La géothermie et l'eau représentent une telle ressource énergétique en Islande que le vent, tout aussi abondant, n'est pratiquement pas exploité. Ce n'est pas nécessaire, la totalité des besoins énergétiques immobiles du pays sont aujourd'hui couverts par la géothermie et l'eau. Alors pourquoi voit-on si peu de véhicules électriques? La production d'électricité géothermique ou hydraulique ne devrait-elle pas conduire le pays à se convertir massivement à l'automobile électrique? Il s'avère que c'est davantage par nécessité économique, lors de la crise pétrolière des années septante, que par conviction écologique que l'Islande s'est convertie aux énergies renouvelables. A la différence des mégalopoles continentales qui s'asphyxient à force de rejeter des gaz polluants et des particules nocives ainsi que de l'agriculture intensive qui les nourrissent en polluant l'eau, les sols et l'air, la faible activité humaine ne porte en proportion que peu atteinte à l'environnement en Islande. La transition énergétique de l'automobile sur l'île attendra. Comme la plupart des révolutions écologiques, ce sont les grandes agglomérations humaines continentales qui les initieront.
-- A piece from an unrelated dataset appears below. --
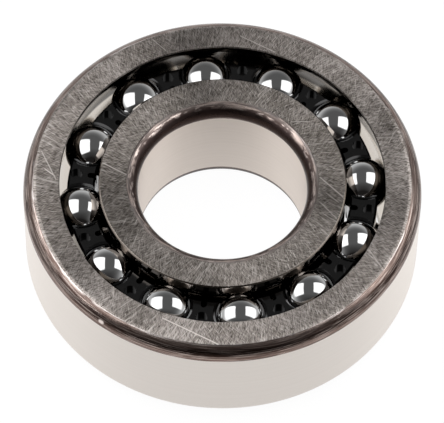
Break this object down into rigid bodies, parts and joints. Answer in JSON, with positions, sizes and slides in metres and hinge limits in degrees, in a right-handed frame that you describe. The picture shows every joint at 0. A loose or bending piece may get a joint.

En attendant, les touristes citadins du monde entier peuvent continuer à s'émerveiller des paysages islandais où la sauvagerie des éléments naturels et l'immensité des espaces vierges les plongent dans une ambiance propice à l'humilité et à la réflexion sur les rapports de l'homme à la nature. La vie est dure en Islande et, en dehors des sentiers balisés et des passages tracés par les moutons, le marcheur se rend vite compte que la toundra islandaise ne se laisse par facilement pénétrer. Les vallées couvertes de rochers tordent les chevilles, les champs de lave cachent des trous comme les crevasses des glaciers, les plateaux marécageux mouillent les pieds et les torrents ne se laissent pas toujours traverser à sec. Et quand on croit avoir trouvé un passage, c'est aux sternes de nous piquer dessus comme des avions de chasse pour nous écarter, à juste titre, de leurs nids. S'ajoute un vent froid et humide qui ne s'arrête pas. Le marcheur avance quand même et il tombe soudainement sur un jeune couple de paysans revenu à l'agriculture et à la pêche après la grande crise financière des années quatre-vingt. Elle et lui ont fait fi des histoires tragiques et des peines narrées par leurs grands-parents. Ils n'ont pas non plus voulu émigrer en Amérique. Ils croient en l'avenir de modèles économiques ou l'agriculture et la pêche sont principalement valorisées par la vente directe et par l'agro-tourisme. Ils défendent une idée intéressante du développement rural de l'Islande, ils sont connectés à internet pour connaître le monde et pour se faire connaître. Ils nous accueillent admirablement, leur vieux bain thermal vaut toutes les cures du monde et ils savent raconter les sagas vikings comme les anciens.